Your instructions: Please write out the complete listing that follows, exactly as it reads.

Collected data:
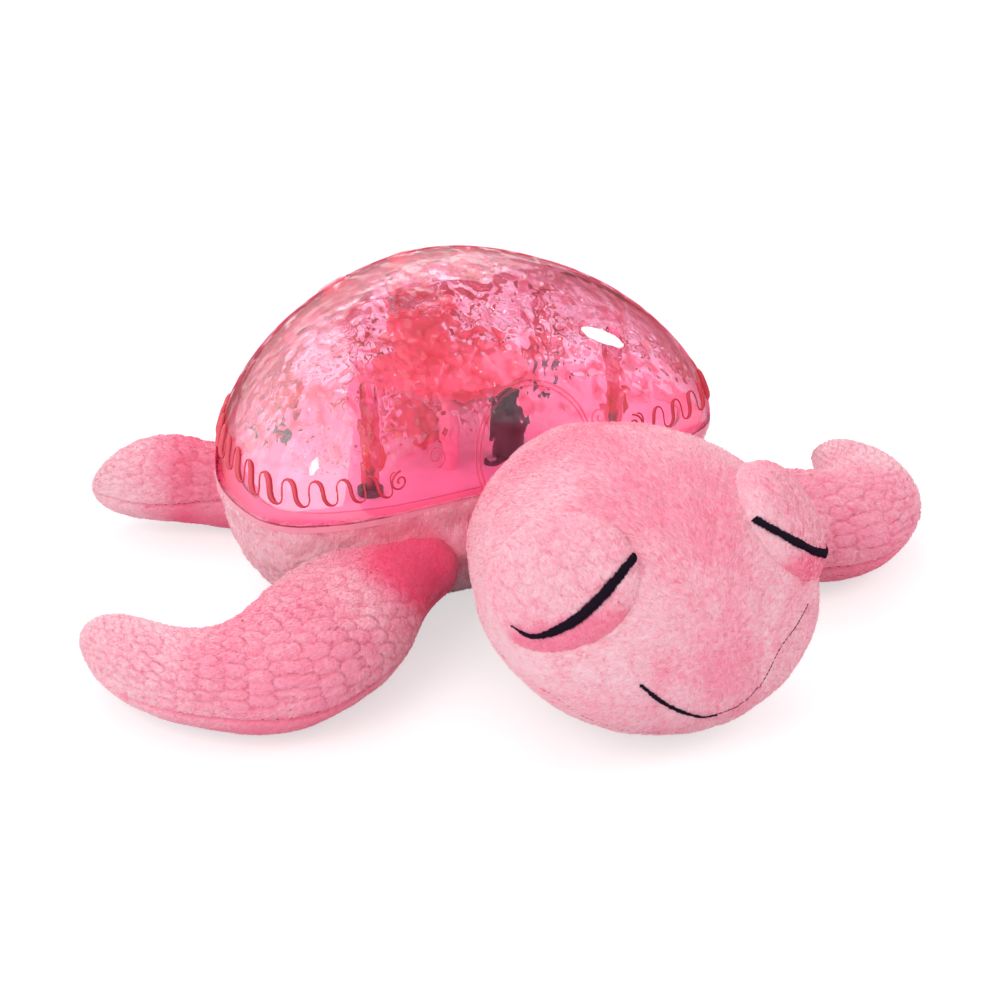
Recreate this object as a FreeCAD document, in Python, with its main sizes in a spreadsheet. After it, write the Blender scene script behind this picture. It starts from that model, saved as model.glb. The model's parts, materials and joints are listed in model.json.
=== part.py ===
import FreeCAD, Part
import math
import os
from FreeCAD import Placement, Rotation, Vector

# Plush turtle night light: a soft turtle whose shell is a clear dome over a light unit.
# Millimetres, +Z up, head towards -Y, the turtle's left side towards +X.
# The origin lies under the middle of the whole toy, on the surface that it rests on.

SIZES = {
    # Shell outline, seen from above
    "shell_half_width": 108.0,
    "shell_front_reach": 43.0,
    "shell_back_reach": 94.0,
    "shell_widest_y": 38.0,
    "corner_square_x": 0.56,
    "corner_square_y": 0.34,
    # Clear dome
    "rim_z": 53.0,
    "dome_axis_y": 64.0,
    "dome_height": 77.0,
    "dome_wall": 2.4,
    "dome_fullness": 1.7,
    "post_radius": 3.6,
    "post_bore_depth": 10.0,
    "front_post_x": 57.0,
    "front_post_y": 19.0,
    "rear_post_x": 64.0,
    "rear_post_y": 88.0,
    "washer_radius": 5.2,
    "washer_thickness": 2.5,
    # Base housing
    "flange_thickness": 2.5,
    "tub_bottom_z": 16.0,
    "tub_top_share": 0.93,
    "tub_bottom_share": 0.72,
    "tub_wall": 2.2,
    "deck_thickness": 2.0,
    "deck_gap": 0.3,
    "tub_post_radius": 5.0,
    "screw_web": 4.0,
    "screw_radius": 1.5,
    "screw_head_radius": 2.8,
    "screw_head_height": 2.0,
    "screw_gap": 0.2,
    # Battery compartment
    "cell_radius": 7.25,
    "cell_length": 49.2,
    "cell_nub_radius": 2.75,
    "cell_nub_length": 1.3,
    "cell_gap": 0.6,
    "cell_lift": 0.3,
    "bay_half_length": 29.0,
    "bay_wall": 4.0,
    "bay_roof": 2.0,
    "door_thickness": 2.0,
    "door_ledge": 2.0,
    "door_gap": 0.3,
    "door_tab_radius": 5.5,
    "door_screw_radius": 1.25,
    "door_screw_length": 9.0,
    "contact_thickness": 0.5,
    # Plush form
    "soft_gap": 0.3,
    "head_half_width": 67.0,
    "head_height": 104.0,
    "head_front_y": -154.0,
    "head_back_y": -2.0,
    "shoulder_x": 60.0,
    "shoulder_y": 5.0,
    "front_flipper_reach": 111.0,
    "front_flipper_half_width": 34.0,
    "front_flipper_half_height": 21.5,
    "left_flipper_turn": -5.0,
    "hip_x": 56.0,
    "hip_y": 101.0,
    "rear_flipper_reach": 71.0,
    "rear_flipper_half_width": 21.0,
    "rear_flipper_half_height": 20.0,
    "eyelid_half_length": 28.0,
    "eyelid_half_width": 25.5,
    "eyelid_half_depth": 11.0,
    "eyelid_x": 49.0,
    "eyelid_y": -114.5,
    "eyelid_z": 72.0,
    # Belly window and its flap
    "window_half_width": 36.0,
    "window_front_y": 34.0,
    "window_back_y": 99.0,
    "flap_hinge_y": 28.0,
    "flap_length": 77.0,
    "flap_half_width": 41.0,
    "flap_thickness": 2.5,
    "flap_lift": 0.6,
    "flap_gap": 0.6,
    "strip_width": 4.6,
    "strip_thickness": 0.8,
    "strip_half_length": 32.0,
    "strip_gap": 0.1,
    # Light and ripple projector
    "light_x": -10.0,
    "light_y": 64.0,
    "light_to_disc": 16.0,
    "gear_line_turn": -65.0,
    "led_board_radius": 9.0,
    "led_board_thickness": 1.6,
    "led_base": 3.6,
    "led_base_height": 0.8,
    "led_dome_radius": 1.5,
    "barrel_radius": 11.0,
    "barrel_wall": 1.4,
    "barrel_height": 19.0,
    "collimator_height": 10.0,
    "disc_radius": 21.5,
    "disc_thickness": 2.0,
    "disc_lift": 24.5,
    "ripple_depth": 0.5,
    "ripple_pitch": 3.0,
    "hub_radius": 3.6,
    "hub_height": 5.0,
    "axle_radius": 1.5,
    "running_gap": 0.05,
    "gear_module": 0.8,
    "gear_teeth": 60,
    "pinion_teeth": 12,
    "gear_thickness": 4.0,
    "tooth_base_half": 0.62,
    "tooth_tip_half": 0.26,
    "pinion_base_half": 0.66,
    "pinion_tip_half": 0.2,
    "tooth_root_gap": 0.2,
    "frame_lift": 32.0,
    "frame_radius": 33.0,
    "frame_thickness": 2.5,
    "frame_leg_radius": 3.0,
    "frame_leg_circle": 29.5,
    "frame_screw_depth": 8.0,
    "lens_radius": 12.0,
    "lens_tube_wall": 2.0,
    "lens_tube_height": 23.0,
    "lens_seat_depth": 4.0,
    "lens_seat_width": 1.2,
    "lens_crown": 3.0,
    # Gear motor
    "motor_radius": 6.5,
    "motor_height": 21.0,
    "motor_ear_reach": 10.6,
    "motor_ear_thickness": 1.5,
    "motor_ear_radius": 3.2,
    "motor_turn": 22.0,
    "shaft_radius": 1.0,
    # Loudspeaker
    "speaker_edge_gap": 50.0,
    "speaker_y": 60.0,
    "speaker_radius": 20.0,
    "speaker_depth": 12.0,
    "speaker_flange": 1.2,
    "magnet_radius": 11.0,
    "magnet_height": 6.5,
    "grille_hole_radius": 1.4,
    "grille_pitch": 5.5,
    # Circuit board
    "board_x": 51.0,
    "board_y": 57.0,
    "board_length": 46.0,
    "board_width": 30.0,
    "board_thickness": 1.6,
    "board_z": 30.0,
    "standoff_radius": 2.6,
    "small_screw_radius": 1.0,
    "small_screw_head": 2.0,
    # Push buttons on the back of the dome
    "button_y": 96.0,
    "button_spacing": 33.0,
    "button_radius": 8.0,
    "button_gap": 0.3,
    "button_stand": 0.6,
    "button_flange_width": 1.3,
    "button_flange_thickness": 1.2,
    "button_travel": 1.5,
    "well_wall": 1.8,
    "well_depth": 14.0,
    "switch_half": 3.0,
    "switch_height": 3.4,
    "switch_plunger": 1.4,
    # Leads
    "lead_radius": 0.8,
    "lead_gap": 0.2,
}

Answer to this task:
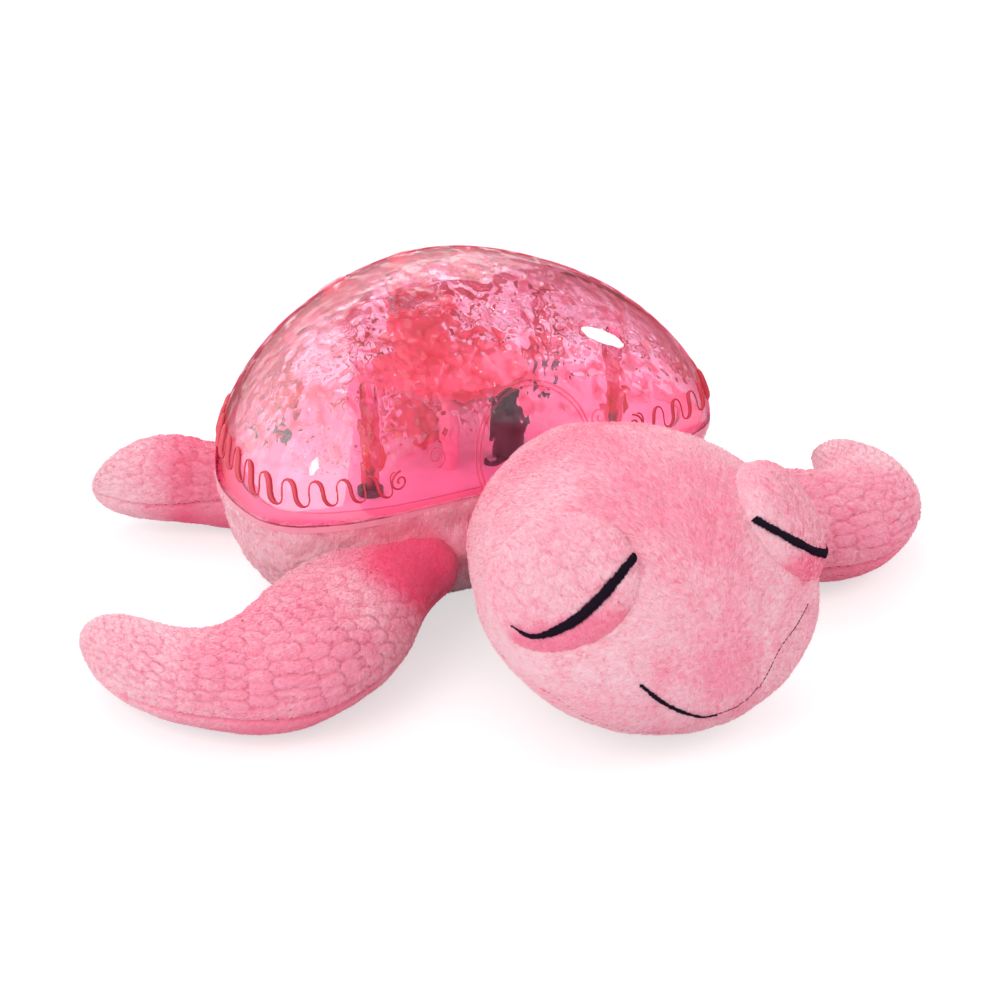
Recreate this object as a FreeCAD document, in Python, with its main sizes in a spreadsheet. After it, write the Blender scene script behind this picture. It starts from that model, saved as model.glb. The model's parts, materials and joints are listed in model.json.
=== part.py ===
import FreeCAD, Part
import math
import os
from FreeCAD import Placement, Rotation, Vector

# Plush turtle night light: a soft turtle whose shell is a clear dome over a light unit.
# Millimetres, +Z up, head towards -Y, the turtle's left side towards +X.
# The origin lies under the middle of the whole toy, on the surface that it rests on.

SIZES = {
    # Shell outline, seen from above
    "shell_half_width": 108.0,
    "shell_front_reach": 43.0,
    "shell_back_reach": 94.0,
    "shell_widest_y": 38.0,
    "corner_square_x": 0.56,
    "corner_square_y": 0.34,
    # Clear dome
    "rim_z": 53.0,
    "dome_axis_y": 64.0,
    "dome_height": 77.0,
    "dome_wall": 2.4,
    "dome_fullness": 1.7,
    "post_radius": 3.6,
    "post_bore_depth": 10.0,
    "front_post_x": 57.0,
    "front_post_y": 19.0,
    "rear_post_x": 64.0,
    "rear_post_y": 88.0,
    "washer_radius": 5.2,
    "washer_thickness": 2.5,
    # Base housing
    "flange_thickness": 2.5,
    "tub_bottom_z": 16.0,
    "tub_top_share": 0.93,
    "tub_bottom_share": 0.72,
    "tub_wall": 2.2,
    "deck_thickness": 2.0,
    "deck_gap": 0.3,
    "tub_post_radius": 5.0,
    "screw_web": 4.0,
    "screw_radius": 1.5,
    "screw_head_radius": 2.8,
    "screw_head_height": 2.0,
    "screw_gap": 0.2,
    # Battery compartment
    "cell_radius": 7.25,
    "cell_length": 49.2,
    "cell_nub_radius": 2.75,
    "cell_nub_length": 1.3,
    "cell_gap": 0.6,
    "cell_lift": 0.3,
    "bay_half_length": 29.0,
    "bay_wall": 4.0,
    "bay_roof": 2.0,
    "door_thickness": 2.0,
    "door_ledge": 2.0,
    "door_gap": 0.3,
    "door_tab_radius": 5.5,
    "door_screw_radius": 1.25,
    "door_screw_length": 9.0,
    "contact_thickness": 0.5,
    # Plush form
    "soft_gap": 0.3,
    "head_half_width": 67.0,
    "head_height": 104.0,
    "head_front_y": -154.0,
    "head_back_y": -2.0,
    "shoulder_x": 60.0,
    "shoulder_y": 5.0,
    "front_flipper_reach": 111.0,
    "front_flipper_half_width": 34.0,
    "front_flipper_half_height": 21.5,
    "left_flipper_turn": -5.0,
    "hip_x": 56.0,
    "hip_y": 101.0,
    "rear_flipper_reach": 71.0,
    "rear_flipper_half_width": 21.0,
    "rear_flipper_half_height": 20.0,
    "eyelid_half_length": 28.0,
    "eyelid_half_width": 25.5,
    "eyelid_half_depth": 11.0,
    "eyelid_x": 49.0,
    "eyelid_y": -114.5,
    "eyelid_z": 72.0,
    # Belly window and its flap
    "window_half_width": 36.0,
    "window_front_y": 34.0,
    "window_back_y": 99.0,
    "flap_hinge_y": 28.0,
    "flap_length": 77.0,
    "flap_half_width": 41.0,
    "flap_thickness": 2.5,
    "flap_lift": 0.6,
    "flap_gap": 0.6,
    "strip_width": 4.6,
    "strip_thickness": 0.8,
    "strip_half_length": 32.0,
    "strip_gap": 0.1,
    # Light and ripple projector
    "light_x": -10.0,
    "light_y": 64.0,
    "light_to_disc": 16.0,
    "gear_line_turn": -65.0,
    "led_board_radius": 9.0,
    "led_board_thickness": 1.6,
    "led_base": 3.6,
    "led_base_height": 0.8,
    "led_dome_radius": 1.5,
    "barrel_radius": 11.0,
    "barrel_wall": 1.4,
    "barrel_height": 19.0,
    "collimator_height": 10.0,
    "disc_radius": 21.5,
    "disc_thickness": 2.0,
    "disc_lift": 24.5,
    "ripple_depth": 0.5,
    "ripple_pitch": 3.0,
    "hub_radius": 3.6,
    "hub_height": 5.0,
    "axle_radius": 1.5,
    "running_gap": 0.05,
    "gear_module": 0.8,
    "gear_teeth": 60,
    "pinion_teeth": 12,
    "gear_thickness": 4.0,
    "tooth_base_half": 0.62,
    "tooth_tip_half": 0.26,
    "pinion_base_half": 0.66,
    "pinion_tip_half": 0.2,
    "tooth_root_gap": 0.2,
    "frame_lift": 32.0,
    "frame_radius": 33.0,
    "frame_thickness": 2.5,
    "frame_leg_radius": 3.0,
    "frame_leg_circle": 29.5,
    "frame_screw_depth": 8.0,
    "lens_radius": 12.0,
    "lens_tube_wall": 2.0,
    "lens_tube_height": 23.0,
    "lens_seat_depth": 4.0,
    "lens_seat_width": 1.2,
    "lens_crown": 3.0,
    # Gear motor
    "motor_radius": 6.5,
    "motor_height": 21.0,
    "motor_ear_reach": 10.6,
    "motor_ear_thickness": 1.5,
    "motor_ear_radius": 3.2,
    "motor_turn": 22.0,
    "shaft_radius": 1.0,
    # Loudspeaker
    "speaker_edge_gap": 50.0,
    "speaker_y": 60.0,
    "speaker_radius": 20.0,
    "speaker_depth": 12.0,
    "speaker_flange": 1.2,
    "magnet_radius": 11.0,
    "magnet_height": 6.5,
    "grille_hole_radius": 1.4,
    "grille_pitch": 5.5,
    # Circuit board
    "board_x": 51.0,
    "board_y": 57.0,
    "board_length": 46.0,
    "board_width": 30.0,
    "board_thickness": 1.6,
    "board_z": 30.0,
    "standoff_radius": 2.6,
    "small_screw_radius": 1.0,
    "small_screw_head": 2.0,
    # Push buttons on the back of the dome
    "button_y": 96.0,
    "button_spacing": 33.0,
    "button_radius": 8.0,
    "button_gap": 0.3,
    "button_stand": 0.6,
    "button_flange_width": 1.3,
    "button_flange_thickness": 1.2,
    "button_travel": 1.5,
    "well_wall": 1.8,
    "well_depth": 14.0,
    "switch_half": 3.0,
    "switch_height": 3.4,
    "switch_plunger": 1.4,
    # Leads
    "lead_radius": 0.8,
    "lead_gap": 0.2,
}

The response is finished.